The Senate Environment and Public Works committee delivered the policy portion of a six-year surface transportation reauthorization. Unfortunately it did not include that drivers get paid at least minimum wage for on-duty time not spent driving.

May 15, 2014 11:09:46 AM

The trucker in me agrees with you. The accountant in me doesn't. If you include the wait times it works as it is, but does not improve the situation. Basic Accounting principles suggest breaking thinks into smaller units. Say for instance that you have a 500 mile run that pays $750. The drivers are getting hung up on both ends. The shipper realizes this and is willing to "up" the rate to $1,000. It is fair for everyone. That's great except for a couple of things. One is a competing trucking company may come in and bid the load for $850 not realizing why the rate is so good, and the cycle continues. My idea is to identify revenue and expenses where they are generated from. Say instead of saying the load is $1,000. The freight rate is $750, plus a $250 dock charge.

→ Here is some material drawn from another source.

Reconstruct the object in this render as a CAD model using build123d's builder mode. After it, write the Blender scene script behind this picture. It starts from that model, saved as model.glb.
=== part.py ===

Then someone may ask why there is a $250 dock charge. It is because we ship 1000 cases of toilet paper on the floor. It has to be hand loaded and unloaded and the trucker wants to be compensated for the time. Could it be done faster. Yes, we could put this load on pallets. The total dock time would get cut from 8 hours to 2 hours. The world becomes more efficient.

May 15, 2014 8:34:37 AM

I agree. For a lot of shippers, they may have a contract with a carrier that will not allow the charge. It could be remedied by a willing and able salesteam backed by a carrier who will stand with them. It seems that sales staff give away what they consider freebies, like detention pay, because it doesn't affect them or the carrier. Price sells.What if a driver is late to pick up, will the shipper want detention pay for being held up? I would think the better solution would be to have sales staff factor it in to the cost of shipping, sort of like the fuel surcharge. Shippers complained about it in the beginning, but now it is the norm.